USB clean install on the same activated device People who want a fresh start Usually free after reactivation through the digital license.
Clean install on a brand-new custom build New hardware builds Paid unless you already have a transferable license that reactivates.
Edition jump from Home to Pro Users who need Pro features Paid in most cases.

What This Means Before You Upgrade

If your Windows 10 PC is activated and passes the hardware check, you can treat Windows 11 as free. That’s the clean answer. You do not need to buy a new copy just to move from Windows 10 to Windows 11 on that same eligible machine.

If your PC is too old, the answer changes. The upgrade itself may still be listed as free, but your path to getting there may involve buying a new device or swapping parts. That’s still a cost, just not in the Windows Store checkout box.

If you are starting from scratch with a custom build, a wiped machine with no license, or a used PC with no valid activation, assume Windows 11 is not free until you prove that a license already belongs to that hardware.

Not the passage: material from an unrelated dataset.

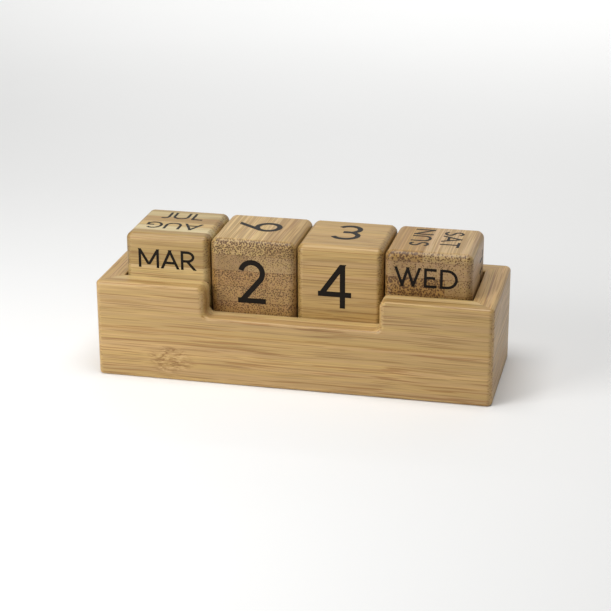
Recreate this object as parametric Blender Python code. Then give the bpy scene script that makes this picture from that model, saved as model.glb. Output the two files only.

That one habit saves a lot of wasted install time.

  • Already on genuine Windows 10 and your PC qualifies? You’re likely paying nothing.
  • Switching editions, changing major hardware, or building new? Budget for a license.
  • Unsure about the machine? Check the hardware rules and activation status before you install.

That’s the cleanest way to read it: Windows 11 is free as an upgrade for eligible Windows 10 PCs, not as a universal free operating system for any device you want to run.